Maintain Relationships

Because some people can’t afford to buy a home and do all their desired renovations at once, Kaplan creates a master plan for every project, so homeowners can phase renovations. “You can always keep a permit open,” Streaman says. “Homeowners know where the mechanicals are in the walls, ceilings and floors; photographs and measurements are taken before surfaces are enclosed for easy additions or changes later.” Because of these master plans, clients tend to call on Kaplan to do additional work when their budgets allow.

If homeowners aren’t sure about hiring Kaplan and Streaman, they typically are convinced after hearing the team’s pitch. “When we first called Matt and Mike, we were open to bidding out the job,” explains one of their recent Park Slope clients. “However, after we got to know them and their work/design philosophy, as well as visited their past projects, we were certain we wanted to hire them.
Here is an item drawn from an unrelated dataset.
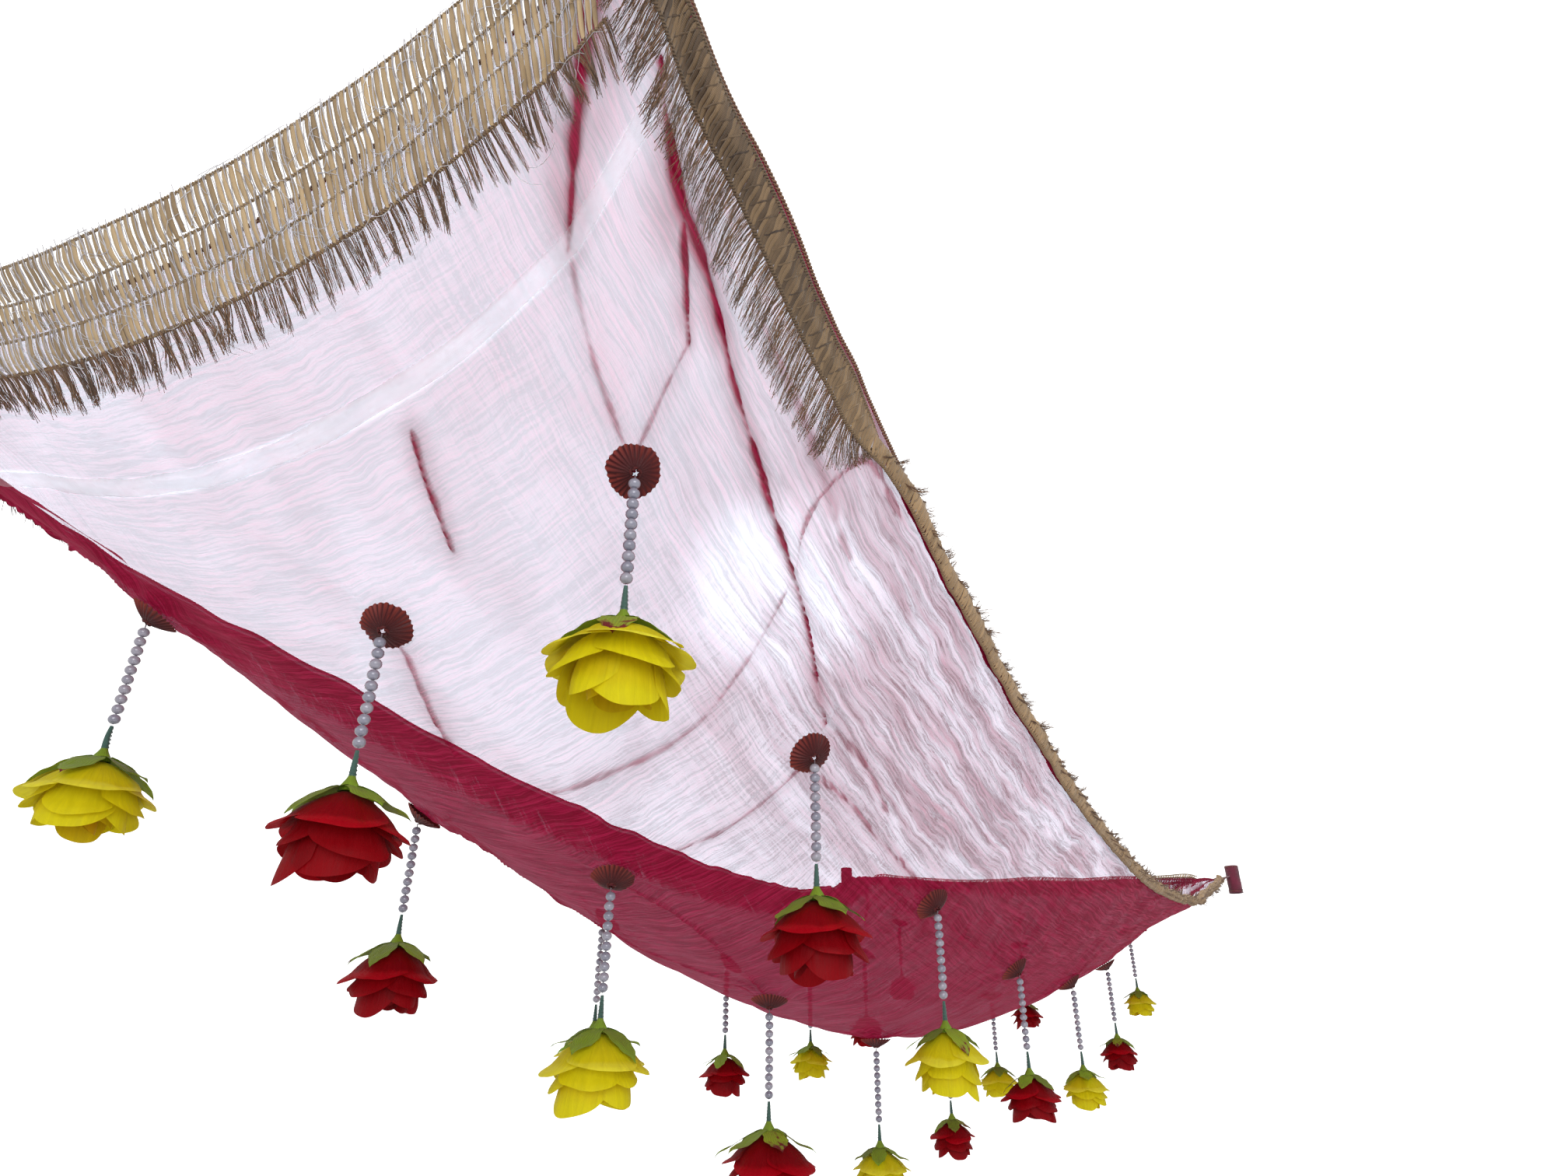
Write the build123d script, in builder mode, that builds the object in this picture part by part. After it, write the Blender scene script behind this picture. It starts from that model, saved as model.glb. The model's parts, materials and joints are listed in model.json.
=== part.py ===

We had a number of long meetings about the budget. Eventually, after Matt and Mike came up with various ways to decrease the cost of materials and work so they met our budget, we hired them without bidding the project.”

Another recent client said being part of Kaplan and Streaman’s team was invaluable. “Matt visited the jobsite continually, and he and Mike were in constant contact with us. They understood our budget constraints and were willing to compromise,” she says. “They helped us reach decisions about where to splurge and be conservative.”

Kaplan notes every aspect of what the team does is designed to take the fear out of remodeling and maintain an ongoing relationship with the homeowner. He says: “Custom residential is complicated enough. Dealing with an old building adds a measure of complexity. We want to defuse surprise as much as we can. What has evolved is explaining to a client that if we can work toward a realistic budget, then they’ll have an entire team available to them day one, but they must be able to participate. Whatever success comes of our work is in large measure because of them.”